En cas de prise d'acte de la rupture du contrat de travail par le salarié, cette rupture produit, soit les effets d'un licenciement sans cause réelle et sérieuse, si les faits invoqués la justifiaient, soit, dans le cas contraire, d'une démission.
Il appartient au salarié d'établir les faits qu'il allègue à l'encontre de l'employeur.
L'écrit par lequel le salarié prend acte de la rupture du contrat de travail en raison de faits qu'il reproche à son employeur ne fixe pas les limites du litige; le juge est tenu d'examiner les manquements de l'employeur invoqués devant lui par le salarié, même si celui-ci ne les a pas mentionnés dans cet écrit.
En l'espèce, Madame [D] affirme que les griefs invoqués au soutien de sa prise d'acte sont suffisamment graves pour justifier que la rupture de la relation contractuelle soit imputée à l'employeur et produise les effets d'un licenciement sans cause réelle et sérieuse, l'employeur n'ayant pas respecté son obligation de fournir un travail, ce que contestent la société ARES, son liquidateur judiciaire et l'AGS.
Elle explique que la cession de l'activité ARCOLE 3 G RH à une autre entreprise fin mars 2008 l'a privée de l'essentiel de ses fonctions de Consultante au sein de la cellule qualité ARCOLE et avoir fait l'effort de se présenter chaque jour sur son lieu de travail, alors que la situation lui était plus que pénible puisqu' elle n'avait strictement rien à faire.
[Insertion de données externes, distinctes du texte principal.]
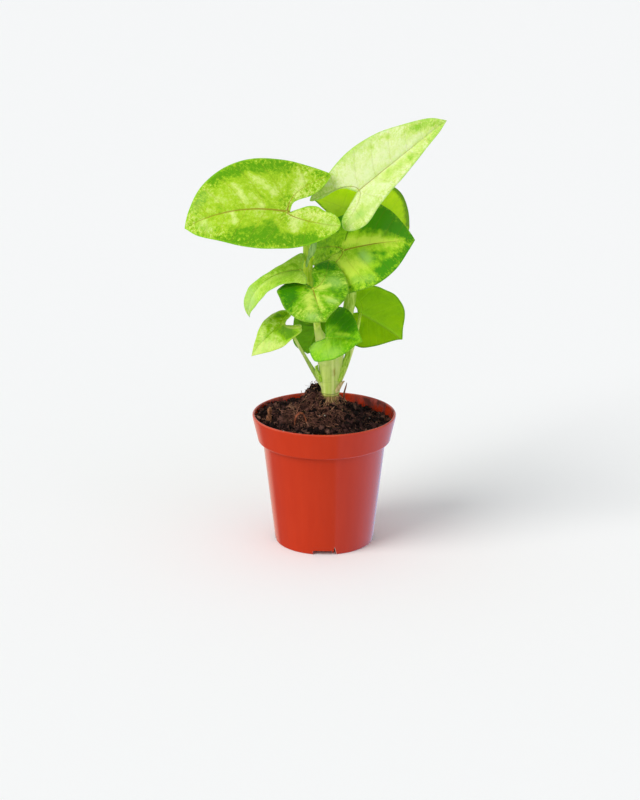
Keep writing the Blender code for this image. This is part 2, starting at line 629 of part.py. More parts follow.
def edge_wave(leaf, side, foot, end, edge_share, s):
    """How far the blade's surface waves up or down, most at its edge."""
    reach = math.dist(foot, end) / (0.3 * leaf["width"][side])
    size = EDGE_WAVE * s ** 2 * min(reach, 1.0) * math.sin(math.pi * edge_share)
    return size * math.sin(2 * math.pi * EDGE_WAVES * edge_share + 1.3 * side)


def bend(leaf, side, u, v, lift):
    """Bend a flat point of a half blade and place it in space."""
    fold = math.radians(leaf["fold"][side])
    curl = math.radians(leaf["curl"][side]) / leaf["width"][side]
    out = (math.sin(fold + curl * v) - math.sin(fold)) / curl
    rise = (math.cos(fold) - math.cos(fold + curl * v)) / curl + lift
    if u >= 0:
        turn = math.radians(leaf["droop"]) / leaf["length"]
    else:
        turn = math.radians(leaf["hang"][side]) / leaf["lobe"][side]
    turn = turn or 1e-6
    forward = math.sin(turn * u) / turn
    down = (1 - math.cos(turn * u)) / turn
    sideways = out if side == 0 else -out
    if leaf["sweep"] and u > 0:
        sweep = math.radians(leaf["sweep"]) / leaf["length"]
        forward += math.sin(sweep * u) / sweep - u - sideways * math.sin(sweep * u)
        sideways = (1 - math.cos(sweep * u)) / sweep + sideways * math.cos(sweep * u)
    along, left, up = leaf_axes(leaf)
    forward += rise * math.sin(turn * u)
    height = rise * math.cos(turn * u) - down
    return Vector(leaf["at"]) + along * forward + left * sideways + up * height


def blade_mesh(name, leaf):
    """The open middle surface of a blade, in triangles, so that both its faces split alike."""
    vertices = []
    triangles = []
    known = {}
    for side in (0, 1):
        for run in half_lines(leaf, side):
            ids = []
            for foot, end, edge_share, curve in run:
                ids.append([])
                for u, v, s in line_points(foot, end, curve):
                    place = (side if v > 1e-8 else 2, round(u, 8), round(v, 8))
                    if place not in known:
                        known[place] = len(vertices)
                        lift = edge_wave(leaf, side, foot, end, edge_share, s)
                        vertices.append(bend(leaf, side, u, v, lift))
                    ids[-1].append(known[place])
            triangles += grid_triangles(ids, flip=side == 1)
    mesh = bpy.data.meshes.new(name)
    mesh.from_pydata(vertices, [], triangles)
    return mesh


def grid_triangles(ids, flip):
    """Two triangles for each cell between neighbouring lines, without the empty ones."""
    triangles = []
    for near, far in zip(ids, ids[1:]):
        for row in range(BLADE_ROWS):
            quad = [near[row], near[row + 1], far[row + 1], far[row]]
            for triangle in (quad[:3], [quad[0], quad[2], quad[3]]):
                if len(set(triangle)) == 3:
                    triangles.append(triangle[::-1] if flip else triangle)
    return triangles


def make_leaf(name, leaf, parts, finish):
    """A leaf blade: its middle surface given the blade's thickness."""
    blade = place_part(name, blade_mesh(name, leaf), parts, finish)
    shell = blade.modifiers.new("thickness", "SOLIDIFY")
    shell.thickness = BLADE_THICKNESS
    shell.offset = 0.0
    shell.use_even_offset = False


# Loose pieces on the soil


def make_husk(parts):
    """A dry husk strip bent to a hoop, both ends in the soil."""
    finish = material("dry_husk", (0.40, 0.17, 0.07), 0.8)
    (left_x, left_y), (right_x, right_y) = HUSK_FEET
    across = Vector((left_y - right_y, right_x - left_x, 0.0)).normalized() * HUSK_WIDTH / 2
    vertices = []
    for i in range(HUSK_STEPS + 1):
        angle = math.pi * i / HUSK_STEPS
        share = (1 - math.cos(angle)) / 2
        rise = math.sin(angle) ** 0.7
        x = left_x + (right_x - left_x) * share
        y = left_y + (right_y - left_y) * share
        middle = Vector((x, y, HUSK_ROOT + (HUSK_TOP - HUSK_ROOT) * rise))
        vertices += [middle - across, middle + across]
    strips = []
    for i in range(HUSK_STEPS):
        a, b, c, d = 2 * i, 2 * i + 1, 2 * i + 3, 2 * i + 2
        strips += [(a, b, c), (a, c, d)]
    mesh = bpy.data.meshes.new("husk")
    mesh.from_pydata(vertices, [], strips)
    husk = place_part("husk", mesh, parts, finish)
    shell = husk.modifiers.new("thickness", "SOLIDIFY")
    shell.thickness = HUSK_THICKNESS
    shell.offset = 0.0
    shell.use_even_offset = False


def make_bark(parts):
    """A chip of bark standing in the soil."""
    finish = material("bark", (0.32, 0.16, 0.09), 0.85)
    foot = Vector(BARK_FOOT)
    top = Vector(BARK_TOP)
    shape = [(0.0, 1.0), (0.35, 0.95), (0.6, 0.6), (0.8, 0.85), (0.93, 0.75), (1.0, 0.35)]
    points = [(*foot.lerp(top, share), BARK_RADIUS * size) for share, size in shape]
    place_part("bark_chip", tube_mesh("bark_chip", points, TUBE_RESOLUTION), parts, finish)


# The whole plant

for old in list(bpy.data.objects):
    bpy.data.objects.remove(old)
plant = collection("arrowhead_plant")
tools = collection("cutters")
make_pot(plant, tools)
make_soil(plant, tools)
make_stem(plant)
make_rolled_leaf(plant)
leaf_finish = material("leaf_green", (0.30, 0.55, 0.06), 0.4)
for leaf_name, leaf_values in LEAVES.items():
    make_leaf(leaf_name, leaf_values, plant, leaf_finish)
make_husk(plant)
make_bark(plant)
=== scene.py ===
"""Arrowhead plant in a small plastic nursery pot: the looks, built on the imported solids."""

import math

import bmesh
import bpy
import numpy as np
from mathutils import Matrix, Vector, noise


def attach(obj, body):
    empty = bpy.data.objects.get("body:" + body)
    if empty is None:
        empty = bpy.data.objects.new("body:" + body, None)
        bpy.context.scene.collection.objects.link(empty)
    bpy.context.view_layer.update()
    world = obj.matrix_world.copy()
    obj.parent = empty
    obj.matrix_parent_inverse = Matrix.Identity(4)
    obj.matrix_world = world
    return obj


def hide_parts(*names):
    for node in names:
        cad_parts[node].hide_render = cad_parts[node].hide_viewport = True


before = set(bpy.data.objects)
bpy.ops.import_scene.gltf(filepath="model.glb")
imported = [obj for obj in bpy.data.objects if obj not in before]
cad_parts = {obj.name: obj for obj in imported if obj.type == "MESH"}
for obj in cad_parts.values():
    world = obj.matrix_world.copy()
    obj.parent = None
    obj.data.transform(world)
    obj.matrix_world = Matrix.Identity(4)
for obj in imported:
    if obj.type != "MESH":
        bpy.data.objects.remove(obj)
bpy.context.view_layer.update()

# The view
# A pale paper sweep under an even sky, with a wide soft light from the upper left in front and a weaker
# one from the right. The camera looks a little down. Below its horizon the sky has two brighter cards,
# which show only as gloss on the pot, because the sweep is left out of mirrored light.

FOCAL_LENGTH = 1782.0  # in pixels of the photograph
PICTURE_HEIGHT = 800.0  # in pixels, along the sensor's long side
SENSOR_HEIGHT = 36.0  # in millimetres
CAMERA_PLACE = (-0.0016, -0.650, 0.260)
CAMERA_TILT = 17.42  # degrees below level
SKY_STRENGTH = 0.61
SKY_OVERHEAD = (0.84, 0.87, 0.90)
SKY_HORIZON = (1.64, 1.65, 1.66)
SKY_BELOW = (0.24, 0.26, 0.31)
RIGHT_CARD = (1.05, 1.35, 1.85)
LEFT_CARD = (2.4, 1.8, 1.5)
SWEEP_REACH = 30.0

scene = bpy.context.scene
scene.view_settings.view_transform = "Standard"


def place(name, data):
    """An object of that mesh, lamp or camera, in the scene."""
    made = bpy.data.objects.new(name, data)
    scene.collection.objects.link(made)
    return made


def mesh_of(name, vertices, faces):
    """A mesh of those vertices and faces."""
    mesh = bpy.data.meshes.new(name)
    mesh.from_pydata(vertices, [], faces)
    return mesh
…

Elle soutient en outre que malgré ses avertissements, lors d'un entretien du 23 octobre puis dans sa lettre 30 octobre 2008, la société ARES n'a rien fait pour améliorer la situation, allant jusqu'à organiser un entretien le 7 novembre 2008, à l'issue duquel il lui a été demandé de signer un compte rendu pré-établi comportant des contre vérités manifestes.
Elle produit une ordonnance du Dr [C], médecin généraliste, en date du 7 novembre 2008 et un certificat médical attestant qu'elle « présente une dépression réactionnelle latente depuis 6 mois avec exacerbation clinique depuis 3 mois » .
[W] [D] soutient en outre que l'employeur ne lui a fait aucune proposition réelle après l'avoir reçue à deux reprises, les 23 octobre et 7 novembre 2008.
Indépendamment du contenu du compte rendu de l'entretien du 7 novembre, qu'elle remet en cause, et au terme duquel l'employeur exposait clairement ne pas souhaiter entrer dans une « logique de conflit », force est de constater qu'à l'issue de cet entretien, terminé à 11h10, l'employeur lui a fait une proposition par courriel du même jour, à 12h47, en ces termes :
« suite à notre conversation, j'ai échangé avec [G] [E] (DMA) qui recherche un profil qualité pour effectuer les plans de qualification/tests de l'APHP. Cette mission est très intéressante et répondrait parfaitement à tes attentes. Merci de prendre contact avec lui et me faire un retour rapidement ».
Or, [W] [D] n'a pas donné suite à cette demande de prise de contact.
Dès lors, la prise d'acte intervenue par la suite était pour le moins prématurée.
Il en résulte qu'elle produit les effets d'une démission, privant la salariée des indemnités qu'elle réclame et ouvrant droit au versement de l'indemnité compensatrice de préavis d'un montant de 9198€, non contesté, résultant de l'application de l'article L 1237-1 du code du travail.
Le licenciement prononcé postérieurement est par nature sans objet.
L'examen des demandes subsidiaires de l'AGS est dès lors également sans objet.
Il n'y a pas lieu de faire application des dispositions de l'article 700 du code de procédure civile.
PAR CES MOTIFS
Infirme le jugement,
Requalifie la prise d'acte de la rupture du contrat de travail de [W] [D] en démission,
Déboute [W] [D] de ses demandes,
Condamne [W] [D] à verser à Me [U] es qualité de liquidateur judiciaire de la société ARES la somme de 9198€ à titre d'indemnité compensatrice de préavis,
Déboute Me [U] es qualité de liquidateur judiciaire de la société ARES de sa demande au titre de l'article 700 du code de procédure civile,
Condamne [W] [D] aux dépens de première instance et d'appel.